ウクライナの隣国・スロバキアで9月30日、国民議会(一院制、定数150)の選挙があり、「スメル」(道標)が第1党に躍進しました。
「フィツォ元首相が率いるスメルは、紛争を長引かせるとしてウクライナへの武器や兵器の供与に反対。ロシアとの貿易が制限され、自国経済も打撃を受けているとしてロシアへの制裁にも反対している。ウクライナのNATO加盟も拒否する姿勢を示している。国民がインフレに苦しむなか、ウクライナよりも自国民を第一に守る姿勢を強調し、支持を集めた」(1日付朝日新聞デジタル)
ウクライナへの軍事支援に反対する理由について、同党のプラハ副党首は朝日新聞の取材に、「多くの若者が亡くなり、戦争を長引かせてたくない」「ロシアが悪、ウクライナが善だという米国のプロパガンダ(扇動)は支持しない」と述べています(9月16日付朝日新聞デジタル)
なんと明晰な主張でしょう。そのスメルを第1党に躍進させたスロバキア市民の選択はきわめて賢明だったと言えます。
フィツォ氏とロシアの長年の関係が背景にあり、今後の展開は連立政権の性格によって予断を許さないという面がありますが、政治的駆け引きの視点を超えて、市民の選択は正当に評価すべきではないでしょうか。
一方、米議会でもバイデン大統領が署名したつなぎ予算(9月30日成立)にウクライナ支援予算は盛り込まれませんでした。共和党の政治的思惑がありますが、米国内ではウクライナ支援よりも国内に予算を回すべきだという世論が強まっており、今回の結果はそうした世論と無関係ではないでしょう。

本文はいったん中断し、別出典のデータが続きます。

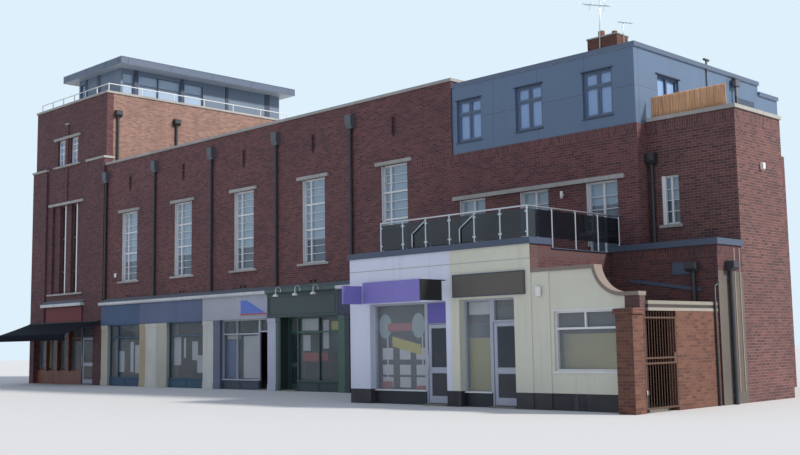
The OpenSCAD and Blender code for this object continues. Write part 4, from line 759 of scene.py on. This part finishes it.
white_card, blue_card = card("white_card", (238, 240, 244)), card("blue_card", (52, 96, 178))
red_card, yellow_card = card("red_card", (190, 52, 50)), card("yellow_card", (226, 212, 60))
purple_card, olive_card = card("purple_card", (96, 84, 168)), card("olive_card", (186, 176, 92))


def sheets(edges, y, thick=card_t):
    # Upright sheets, each given by its left, right, foot and head
    return [block((x0, y, z0), (x1, y + thick, z1), 0.001) for x0, x1, z0, z1 in edges]


whites = sheets((
    (-26.0, -25.75, 0.6, 1.9), (-25.62, -25.2, 0.55, 1.75), (-22.6, -22.1, 0.9, 2.05),
    (-21.9, -21.75, 1.2, 2.0), (-21.3, -20.9, 1.1, 1.85), (-17.85, -16.85, 0.42, 2.02),
    (-18.9, -18.05, 1.9, 2.05), (-14.35, -13.35, 2.14, 2.56), (-14.3, -13.9, 1.42, 1.98),
    (-13.2, -12.9, 1.5, 2.5), (-27.1, -26.5, 0.6, 1.5), (-20.95, -20.5, 0.6, 1.3)), behind)
grid_x, grid_w = -6.26, 0.42
whites += sheets([(grid_x + left, grid_x + left + grid_w, z - 0.22, z + rise)
                  for z, rise in ((1.42, 0.1), (1.0, 0.06), (0.66, 0.06))
                  for left in (0.12, 0.80, 1.44)], behind_ext)
whites += sheets(((-5.98, -5.93, 0.5, 2.1), (-4.62, -4.57, 0.9, 2.1), (-6.2, -4.4, 2.1, 2.15)),
                 behind_ext + 0.02)
whites += sheets(((-2.85, -2.06, 2.35, 2.68),), behind_ext)
assemble("white_sheets", whites, white_card)
assemble("blue_sheet", sheets(((-18.95, -18.1, 0.42, 1.85),), behind), blue_card)
reds = sheets(((-14.3, -12.95, 1.06, 1.36),), behind - 0.01)
reds += sheets(((-5.9, -4.95, 1.98, 2.2), (-6.2, -5.75, 0.42, 0.6), (-4.85, -4.4, 0.40, 0.5)),
               behind_ext - 0.01)
assemble("red_strips", reds, red_card)
yellows = sheets(((-5.72, -4.62, 1.44, 1.72),), behind_ext - 0.02)
band_middle, band_fall = -5.17, 0.22
for vertex in yellows[0].data.vertices:
    vertex.co.z += (corner.x + band_middle - vertex.co.x) * band_fall
yellows += sheets(((-12.75, -12.3, 2.14, 2.44),), behind)
yellows += sheets(((-33.9, -33.5, 0.75, 2.1),), behind_cafe)
assemble("yellow_bands", yellows, yellow_card)
assemble("blue_sheet_cafe", sheets(((-34.35, -34.0, 0.8, 2.0),), behind_cafe), blue_card)
assemble("purple_panel", sheets(((-4.24, -3.44, 2.16, 2.70),), -3.995, 0.012), purple_card)
olives = sheets(((-2.88, -2.04, 0.38, 1.75),), behind_ext)
olives += sheets(((0.12, 1.93, 0.94, 1.80),), -3.78)
assemble("olive_blinds", olives, olive_card)
oval_r, oval_z, oval_height = 0.25, 2.12, 1.35
ovals = []
for x in (-6.02, -4.72):
    deselect()
    bpy.ops.mesh.primitive_cylinder_add(
        vertices=32, radius=oval_r, depth=0.02, location=at(x, behind_ext + 0.005, oval_z),
        rotation=(math.pi / 2, 0, 0))
    disc = bpy.context.object
    disc.scale = (1.0, oval_height, 1.0)
    bpy.ops.object.transform_apply(location=True, rotation=True, scale=True)
    ease(0.004)
    ovals.append(disc)
assemble("pale_ovals", ovals, card("pale_card", (176, 200, 204)))

# Shop doors. Glazed leaves on knuckle hinges, in painted timber at the green shop and in pale
# aluminium at the cafe and the extension, with a steel pull and a draught strip at the foot.
steel, tree, shader = new_material("brushed_steel")
worn(tree, shader, (186, 190, 196), dirt=(120, 122, 126), patches=0.15, streaks=0.1, grain=0.1,
     grain_scale=260.0, rough=0.3, rough_dirty=0.5, bump=0.05)
shader.inputs["Metallic"].default_value = 0.85
green_paint = finish("green_paint", (40, 62, 60), dirt=(70, 76, 70), patches=0.2, streaks=0.15,
                     grain=0.06, rough=0.4, bump=0.1)
pale_alloy = finish("pale_alloy", (172, 178, 194), dirt=(126, 126, 130), patches=0.2,
                    streaks=0.15, grain=0.05, rough=0.35, bump=0.08)
door_glass = glazing("door_glass", (64, 72, 84), 0.0, 0.01, alpha=0.55)
stile, leaf_t, gap, frame_d = 0.09, 0.045, 0.008, 0.07
leaf_low, leaf_high, lower_light, upper_light = 0.05, 2.13, (0.23, 0.85), (0.985, 2.04)
bead_w, strip_t = 0.012, 0.006
knuckle_low, knuckle_h, knuckle_r, plate_w, plate_t = (0.3603, 1.7603), 0.06, 0.008, 0.044, 0.003
pull_low, pull_high, pull_r, pull_out = 0.9, 1.35, 0.012, 0.06


def spread(x, way, near, far):
    # The left and right edges of a piece that lies to one side of a line
    return sorted((x + way * near, x + way * far))


def glazed_leaf(body, left, right, face, hinges_right, node, paint):
    x0, x1, back = left + gap, right - gap, face + frame_d
    front = back - leaf_t
    members = [block((x0, front, leaf_low), (x0 + stile, back, leaf_high)),
               block((x1 - stile, front, leaf_low), (x1, back, leaf_high))]
    rails = ((leaf_low, lower_light[0]), (lower_light[1], upper_light[0]),
             (upper_light[1], leaf_high))
    members += [block((x0 + stile, front, low), (x1 - stile, back, high)) for low, high in rails]
    for low, high in (lower_light, upper_light):
        members += ring(x0 + stile, x1 - stile, low, high, front + 0.008, back - 0.008, bead_w,
                        0.002)
    members.append(block((x0 + 0.01, front - strip_t, 0.055), (x1 - 0.01, front, 0.09), 0.002))
    axis_x = x1 + gap / 2 if hinges_right else x0 - gap / 2
    plate = spread(axis_x, -1 if hinges_right else 1, 0, plate_w)
    for z in knuckle_low:
        pin_y, high = back + 0.009, z + knuckle_h
        members += [rod((axis_x, pin_y, z), (axis_x, pin_y, high), knuckle_r),
                    block((plate[0], back, z), (plate[1], back + plate_t, high), 0)]
    leaf = assemble(body + "_leaf", members, paint, body)
    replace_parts(leaf, node)
    lap = 0.006
    panes = [block((x0 + stile - lap, back - 0.0285, low - lap),
                   (x1 - stile + lap, back - 0.0165, high + lap), 0.001)
             for low, high in (lower_light, upper_light)]
    assemble(body + "_panes", panes, door_glass, body)
    x = x0 + stile / 2 if hinges_right else x1 - stile / 2
    pull = [rod((x, front - pull_out, pull_low), (x, front - pull_out, pull_high), pull_r)]
    pull += [rod((x, front, z), (x, front - pull_out, z), 0.0096) for z in (0.936, 1.314)]
    assemble(body + "_pull", pull, steel, body)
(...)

「自国ファースト」はトランプ前大統領と結びつけられて否定的イメージがありますが、他国への軍事支援より自国の市民生活を優先する(ファースト)のは当然のことです。
ところが日本のメディアは、スロバキアの選挙結果を「NATOのウクライナ支援の足並みが乱れる可能性がある」(1日のNHKニュース)、「NATOやEUの結束に打撃となる」(2日付共同)など、否定的に論評しています。きわめて偏向した報道と言わねばなりません。
スロバキアの事態は日本にとってけっして他人事ではありません。
岸田政権はウクライナ戦争をも口実に、来年度の軍事費を今年度より大幅に拡大し(17%増)、7兆7385億円を概算要求しています。そのしわ寄せは、医療費の自己負担増、福祉・介護職員の低賃金、相次ぐ値上げに対する無策、年金の目減りなど生活を直撃しています。
「兵器か生活か」。それは「戦争の継続・拡大か即時停戦・和平か」に直結します。その選択を今世界中が問われています。スロバキア市民は答えを出しました。日本市民も答えを出す必要があります。